Issue (i): Whether the amended rules and the validating legislation could lawfully confer and sustain retrospective effect for the enhanced non-agricultural assessment.
Analysis: The validating enactment expressly amended the enabling provision so as to permit rules to be made prospectively or retrospectively and also declared that rules already made retrospectively should be deemed to have been validly made. A validating law is effective when the legislature has competence over the subject and removes the defect that had rendered the earlier action vulnerable. The absence of a separate retrospective substitution of the original provision does not by itself defeat a clear deeming and validation scheme.
Conclusion: The retrospective validation was lawful and effective, and the challenge to the retrospective operation failed.
Issue (ii): Whether the retrospective enhancement of land revenue was arbitrary or violative of fundamental rights.

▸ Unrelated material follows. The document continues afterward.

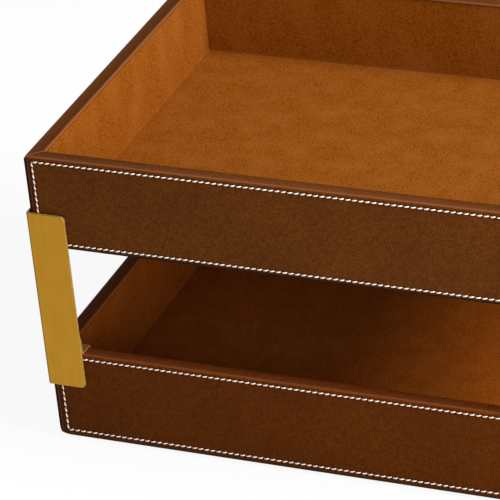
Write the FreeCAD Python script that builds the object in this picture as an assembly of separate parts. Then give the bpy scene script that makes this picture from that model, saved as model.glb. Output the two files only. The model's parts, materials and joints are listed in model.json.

Analysis: The assessees had notice of the proposed enhancement, objections were invited and considered, and the final rate was reduced from the draft rate. The increase was introduced after a long interval, in a setting of changed economic conditions. On these facts the enhanced assessment could not be characterised as unreasonable, irrational, or discriminatory merely because it operated retrospectively.
Conclusion: The enhancement was not arbitrary and did not infringe the fundamental rights invoked.
Issue (iii): Whether the classification based on use and location of land was ultra vires the land revenue provision and Article 14.
Analysis: Land revenue under the governing provision is assessed with reference to the use of the land and the return or rental it yields to the owner. That return may vary not only with the user but also with location, and lands in cities and towns may legitimately be assessed differently from lands in villages because the rental value differs. Such geographical gradation had a rational relation to the object of assessment and did not amount to an impermissible tax on income.
Conclusion: The classification was valid and the challenge under the land revenue provision and Article 14 failed.
Final Conclusion: The enhanced non-agricultural assessment and the validating framework were upheld in full, and the appeals were rejected.
Ratio Decidendi: A legislature competent to levy a tax or assessment may retrospectively validate past action by removing the defect in the enabling law and by a clear deeming provision, and a location-based grading of land revenue is permissible where it bears a rational relation to the rental return from the land.